• **SET PROBLEM**
Will you return, word for word, only the lines from the top of the data below down to and including the one with "BOARD = board_mat()"?

Raw records
^^^^

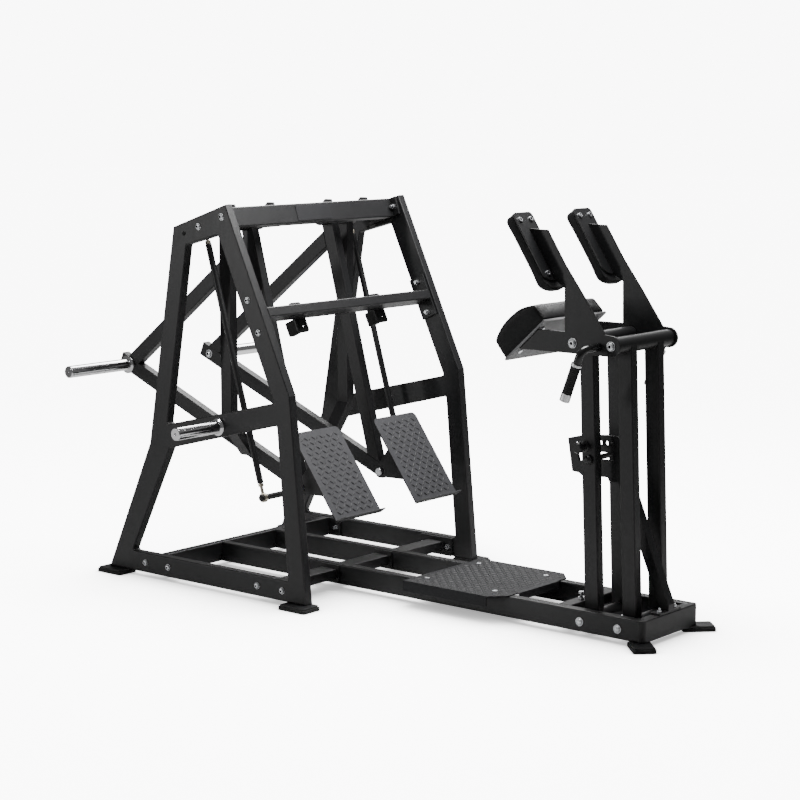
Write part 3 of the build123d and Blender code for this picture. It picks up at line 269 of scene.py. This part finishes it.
BOARD = board_mat()


def tread_mat(name, base, hi, rim=False, gloss=0.5):
    """Grip plate: textured coat, rubbed paler here and there; bare black on the rim where asked."""
    m = Mat(name)
    fine = m.noise(1100.0, 3.0)
    broad = m.noise(5.0, 4.0)
    rub = m.noise(38.0, 5.0, 0.65)
    col = m.ramp(broad, [(0.3, tuple(c * 0.85 for c in base)), (0.7, tuple(c * 1.12 for c in base))])
    col = m.mix(m.math("MULTIPLY", m.ramp(rub, [(0.5, 0.0), (0.75, 1.0)]), 0.45), col, hi)
    if rim:
        dot = m.t.nodes.new("ShaderNodeVectorMath")
        dot.operation = "DOT_PRODUCT"
        geo = m.t.nodes.new("ShaderNodeNewGeometry")
        m.link(geo.outputs["Normal"], dot.inputs[0])
        dot.inputs[1].default_value = TREAD_UP
        col = m.mix(m.ramp(dot.outputs["Value"], [(0.90, 1.0), (0.95, 0.0)]), col, (0.007, 0.007, 0.0075))
    n = m.bump(fine, 0.0003, 0.8, after=m.rounded(0.0012))
    return m.done(n, col, m.math("ADD", m.math("MULTIPLY", rub, 0.18), 0.42), Specular_IOR_Level=gloss)


_f = (0.230, -0.319)
TREAD_UP = (-_f[1] / math.hypot(*_f), 0.0, _f[0] / math.hypot(*_f))
TREAD = tread_mat("grip_plate_grey", (0.040, 0.040, 0.044), (0.054, 0.054, 0.059), True)
# painted shade: the raised grip bars on both the foot treads and the standing plate are coloured far darker than
# their plates to stand in for the shadows round each bar
SHADED_TREAD_BAR = tread_mat("grip_bars_grey_painted_shade", (0.008, 0.008, 0.009), (0.017, 0.017, 0.019))
TREAD_DARK = tread_mat("grip_plate_dark", (0.013, 0.013, 0.0145), (0.024, 0.024, 0.026), gloss=0.2)
SHADED_TREAD_DARK_BAR = tread_mat("grip_bars_dark_painted_shade", (0.0045, 0.0045, 0.005), (0.012, 0.012, 0.013))

LOOK = {"black_paint": BLACK, "handle_paint": HANDLE, "chrome_sleeve": CHROME, "zinc_hardware": ZINC,
        "brushed_aluminium": ALU, "badge_blank": BADGE, "black_rubber": RUBBER, "black_vinyl": VINYL,
        "grey_board": BOARD, "black_bolt": OXIDE, "tread_grey": TREAD, "tread_dark": TREAD_DARK}


def ribbed_rubber():
    """Handle sleeve with moulded rings round the grip's own axis."""
    m = Mat("ribbed_grip_rubber")
    dot = m.t.nodes.new("ShaderNodeVectorMath")
    dot.operation = "DOT_PRODUCT"
    m.link(m.co, dot.inputs[0])
    dot.inputs[1].default_value = (0.3522, 0.0, 0.9359)
    wave = m.math("SINE", m.math("MULTIPLY", dot.outputs["Value"], 2 * math.pi / 0.0075), 0.0)
    grain = m.noise(1100.0, 3.0)
    dust = m.noise(30.0, 4.0)
    tone = m.ramp(dust, [(0.35, 0.006), (0.75, 0.014)])
    n = m.bump(wave, 0.0007, 0.8)
    n = m.bump(grain, 0.0002, 0.7, after=n)
    return m.done(n, tone, m.math("ADD", m.math("MULTIPLY", dust, 0.2), 0.62))


PASSIVATED = metal("yellow_passivated_steel", (0.80, 0.74, 0.62), 0.24, "Z", 0.12, 0.0008, 0.3)
OWN_LOOK = {"left_rod_ends": PASSIVATED, "right_rod_ends": PASSIVATED, "handle_grips": ribbed_rubber()}
for part in frame["record"]["subparts"]:
    o = NODES[part["node"]]
    o.data.materials.clear()
    o.data.materials.append(OWN_LOOK.get(part["node"]) or LOOK[part["material_slot"]])


# ---------------------------------------------------------------- mesh helpers
def mesh_object(name, verts, faces, material, smooth=True):
    me = bpy.data.meshes.new(name)
    me.from_pydata([tuple(v) for v in verts], [], faces)
    me.validate()
    o = bpy.data.objects.new(name, me)
    COLL.objects.link(o)
    me.materials.append(material)
    if smooth:
        me.polygons.foreach_set("use_smooth", [True] * len(me.polygons))
    return o


def apply_modifiers(o):
    dg = bpy.context.evaluated_depsgraph_get()
    me = bpy.data.meshes.new_from_object(o.evaluated_get(dg))
    old = o.data
    o.modifiers.clear()
    o.data = me
    bpy.data.meshes.remove(old)


def tube(name, pts, radius, material, closed=False, sides=8):
    """Tube mesh along points, with parallel-transported rings."""
    pts = [Vector(p) for p in pts]
    n = len(pts)
    verts, faces = [], []
    ref = None
    for i, p in enumerate(pts):
        a = pts[(i - 1) % n] if closed or i else pts[0]
        b = pts[(i + 1) % n] if closed or i < n - 1 else pts[-1]
        d = (b - a).normalized()
        if ref is None:
            ref = d.orthogonal().normalized()
        ref = (ref - d * ref.dot(d)).normalized()
        w = d.cross(ref)
        for k in range(sides):
            t = 2 * math.pi * k / sides
            verts.append(p + (ref * math.cos(t) + w * math.sin(t)) * radius)
    rings = n if closed else n - 1
    for i in range(rings):
        for k in range(sides):
            k2 = (k + 1) % sides
            j = (i + 1) % n
            faces.append((i * sides + k, i * sides + k2, j * sides + k2, j * sides + k))
    if not closed:
        faces.append(tuple(reversed(range(sides))))
        faces.append(tuple(range((n - 1) * sides, n * sides)))
    return mesh_object(name, verts, faces, material)


def remesh(o, voxel):
    m = o.modifiers.new("re", "REMESH")
    m.mode = "VOXEL"
    m.voxel_size = voxel
    apply_modifiers(o)


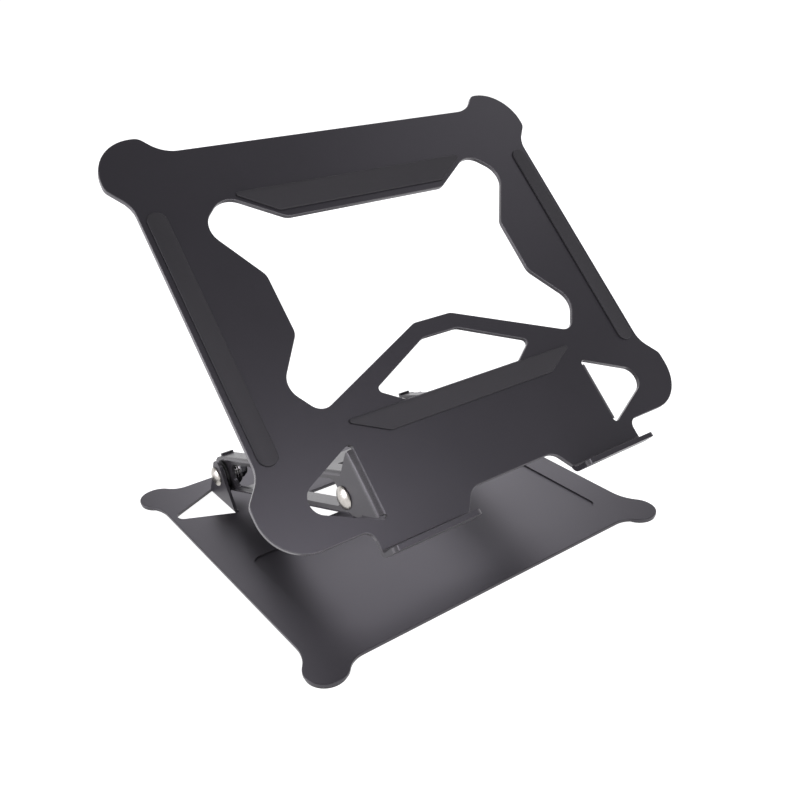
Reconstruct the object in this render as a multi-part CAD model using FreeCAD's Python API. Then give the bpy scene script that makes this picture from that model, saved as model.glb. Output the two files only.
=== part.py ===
import FreeCAD, Part
import math
import os
from FreeCAD import Rotation, Vector

# Folding laptop stand: a base plate, an arm frame and a tray plate, all bent from steel
# sheet and joined by two friction hinges.  Millimetres.  X is across the stand, Y runs from
# front to back, Z is up.  The origin is at the middle of the footprint of the open stand,
# on the plane that the feet rest on.

# ---- driving dimensions -------------------------------------------------------------------
base_thickness = 2.0
base_half_width = 115.8
base_depth = 207.0
base_lobe_out_x = 7.8
base_lobe_out_y = 9.4
base_lobe_radius = 11.4

arm_thickness = 2.0
arm_half_width = 76.5
arm_length = 161.0
arm_angle = 19.8
arm_height = 23.0

tray_thickness = 2.5
tray_half_width = 126.5
tray_depth = 215.4
tray_lobe_out = 9.5
tray_lobe_top = 10.2
tray_lobe_radius = 23.2
tray_tilt = 44.65

bend_radius = 1.0
edge_round = 0.4
foot_height = 1.2
foot_radius = 11.0
pad_height = 1.0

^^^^

• **REPLY TO THE TASK**
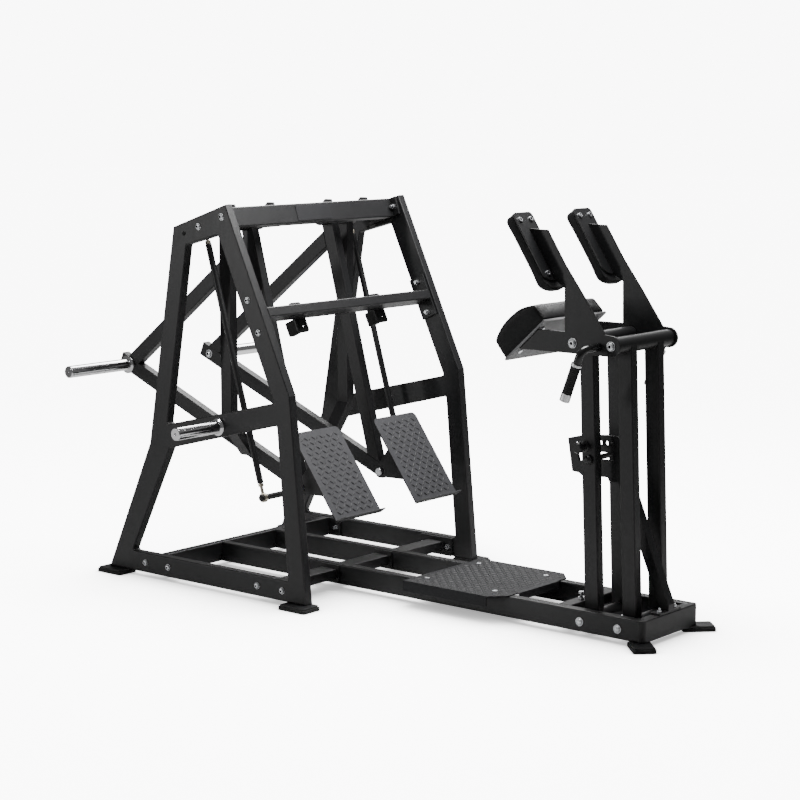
Write part 3 of the build123d and Blender code for this picture. It picks up at line 269 of scene.py. This part finishes it.
BOARD = board_mat()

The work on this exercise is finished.